One thing we should do is look at examples of guys that have stayed healthy and fit into old age and find what they have in common. Interestingly, there are a lot of superficial variations in diet and exercise.

For example, Art DeVany has his system -- randomly scheduled intense lifting, lots of walking, paleo diet, and picking up chicks -- and it's obviously worked well for him. Jack LaLanne is going strong in his 90s, and he eats a vegetarian diet and exercises two hours every day, almost the opposite of what DeVany recommends. Clarence Bass is similar in some ways to DeVany, but has his own little peculiarities.

Despite the differences, we can still find a lot of common ground between these approaches.

First, consistency.
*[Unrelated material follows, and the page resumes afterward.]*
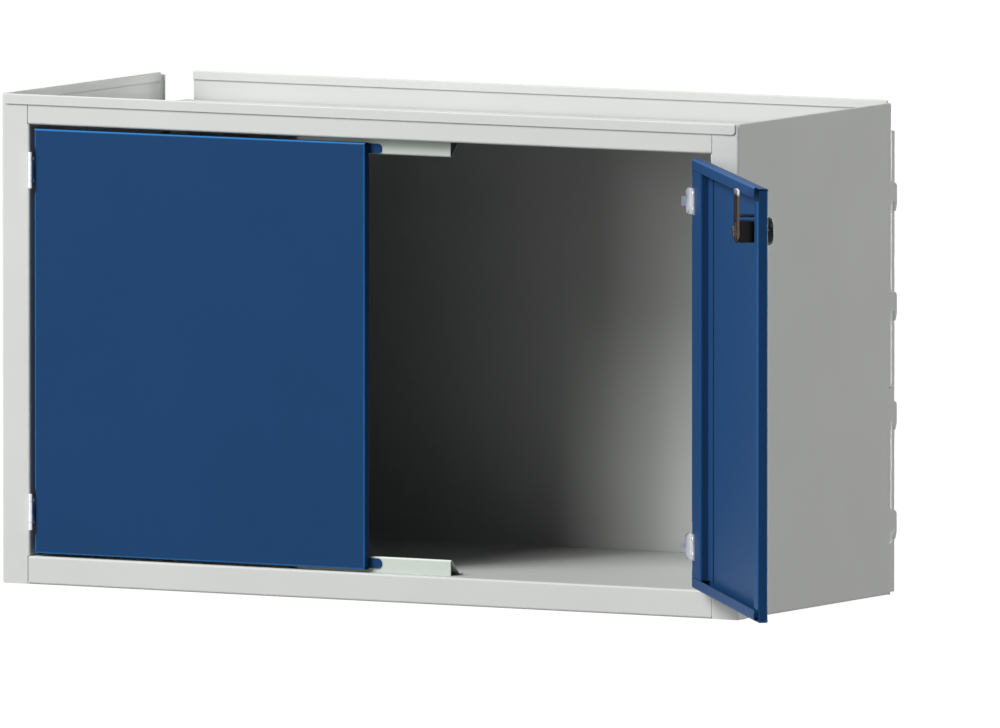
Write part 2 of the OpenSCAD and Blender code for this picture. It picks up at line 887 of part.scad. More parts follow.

DeVany, LaLanne, and Bass all became interested in fitness as young men and stayed with it for their whole lives. We all know that it's easier to maintain than to gain, so building a good base while you're young and then maintaining as much of it as possible as you age is a very good strategy. Of course, people starting at an older age can still make good progress, but if you're young, you want to take advantage of what you have now and train for the long term.

Second, body composition and maintaining lean mass. This argues for some kind of resistance training as a regular part of your program.

Third, a diet of natural foods, with no sugars or processed products. Every health and longevity star I've heard of follows this rule, regardless of the differences between their diets.

Basically, I'm not sure there's a Master Plan to guarantee a long and active life, but there are general principles that have proven successful. The trick is finding an implementation of the principles that you can follow for decades.
"The enlightened never cease forging themselves."